Did the contract provide an adequate mechanism for determining how and when payments became due? Rochford said that there was a clear requirement in the subcontract that application for the payment must be made on the last day of each month. The contract particulars stated: “Application date end of month”. That meant literally, the date at the end of the month. Rochford accepted that on the odd occasion the last day of the month might fall on a non-business day, but the proper construction of the subcontract would be that any application would potentially need to be submitted either on the last business day of any month or in good time to enable the last business day to be met. 

Mrs Justice Cockerill felt that this argument depended ”upon reading far too much” into a phrase which was not, absent additional material, clear and unambiguous. Did it mean “on the end of the month”, “by the end of the month”, “after the end of the month”, “the final business day” or “the final calendar day”? What if the final day of the calendar month is not a business day? The parties’ own dealings did not help as they demonstrated applications being submitted after the end of the month. Further, the context in which the wording appeared was under a “brief description of subcontractor works to be carried out”. That, said the Judge, was “not really a part of the contract to which one would look naturally for key terms”. This mattered because the term in question was not simply a term which said “submission end of month” but a term which was in its nature a condition precedent in the sense that if Kilhan did not submit by such a date, the claim in respect of this period could not be brought at this time”.

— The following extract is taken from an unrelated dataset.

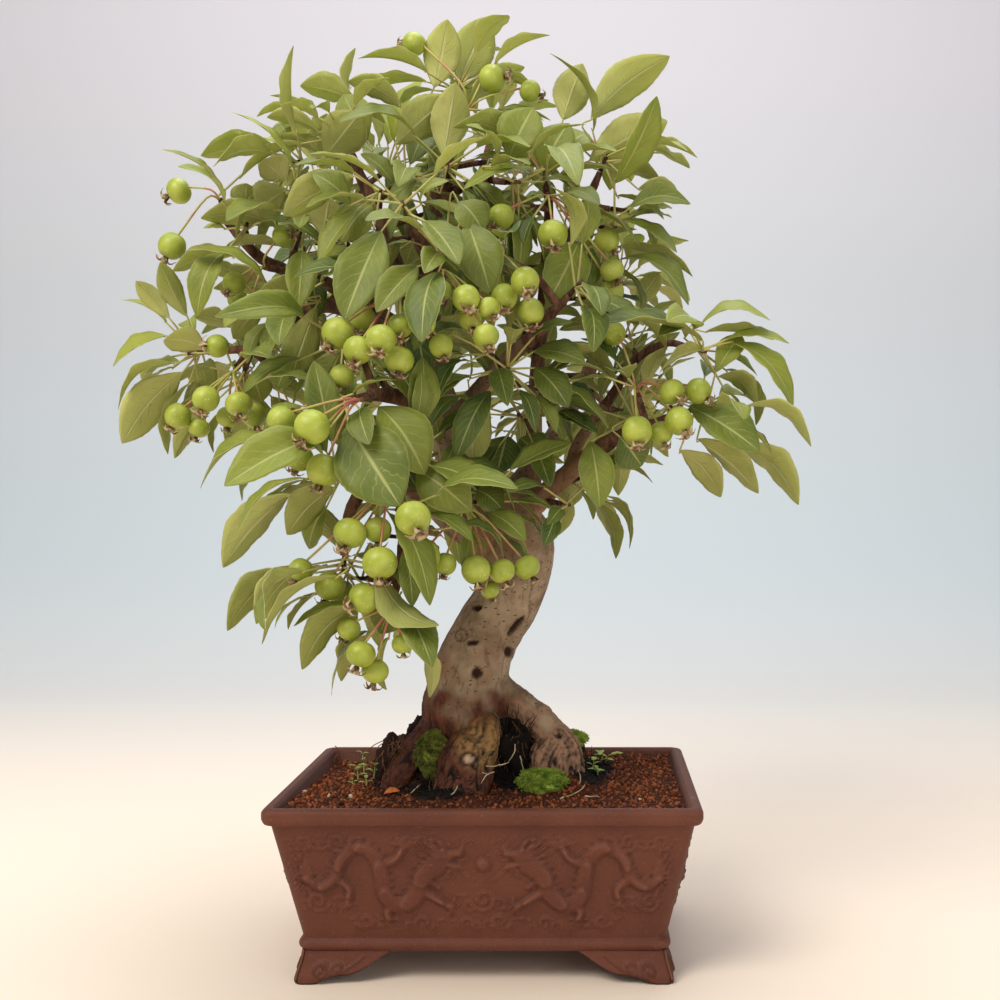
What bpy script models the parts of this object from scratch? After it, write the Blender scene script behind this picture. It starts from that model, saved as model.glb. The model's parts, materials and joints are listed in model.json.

The contract also contained the wording: “payment terms thirty days from invoice as per attached payment schedule” and “valuation monthly as per attached payment schedule end of month”. No payment schedule was produced, but Mrs Justice Cockerill considered that the words “end of the month” were best seen in this context as pertaining to the period for the application rather than as a condition precedent to the entitlement to make a claim for the period”. This meant that the Scheme applied. The due date implied by the Scheme is the date of the making of a claim by the payee. This meant that any payment notice had to be issued not later than five days after the due date.

Given the reference in the contract to the invoice, the Judge considered that it was “tolerably clear” that the parties contemplated the invoice and payment certificate coming together sometime after the claim was notified, and that that would be at or close to the due date. Thus, the 30-day provision seemed to have been intended as a final due date provision. However, practically, given the absence of the payment schedule, the Judge did not consider that the provision could survive. The Judge stressed the need for certainty and the need for the scheme of the parties to be workable.

So when was Kilhan to issue its invoice? The Judge thought that it was “counterintuitive to put the stress on [an] invoice which does not form the necessary constituent part of the statutory Scheme”, in order to excuse the non-service of the payment certificate, which does form part of the statutory Scheme. Absent a proper date for the payment certificate, it would be set at five days after the due date. Here, given the absence of any provision for the timing of the invoice, apart from the non-existent schedule, the Scheme’s provisions effectively have to act as a substitute because what the parties had was unworkable:

“Pegging the final date to service of an invoice, which is itself pegged to a payment certificate, is simply impractical.” 

The Judge accepted, albeit “with some diffidence”, that properly construed, section 110 of the HGCRA required a final date for payment provision to fix a time period, albeit that that might itself depend on an event to fix the due date. While a due date can be fixed by reference to an invoice or a notice, the final date has to be pegged to the due date, and be a set period of time, and not an event or a mechanism. This was important as the payer must be certain how much time they had in which to serve a Pay Less notice, and the final date for payment was the critical date in that step. 

It may therefore be prudent to check whether the final date for payment in your contract is fixed by reference to a set period from the due date and not by another event, for example the issue of an invoice.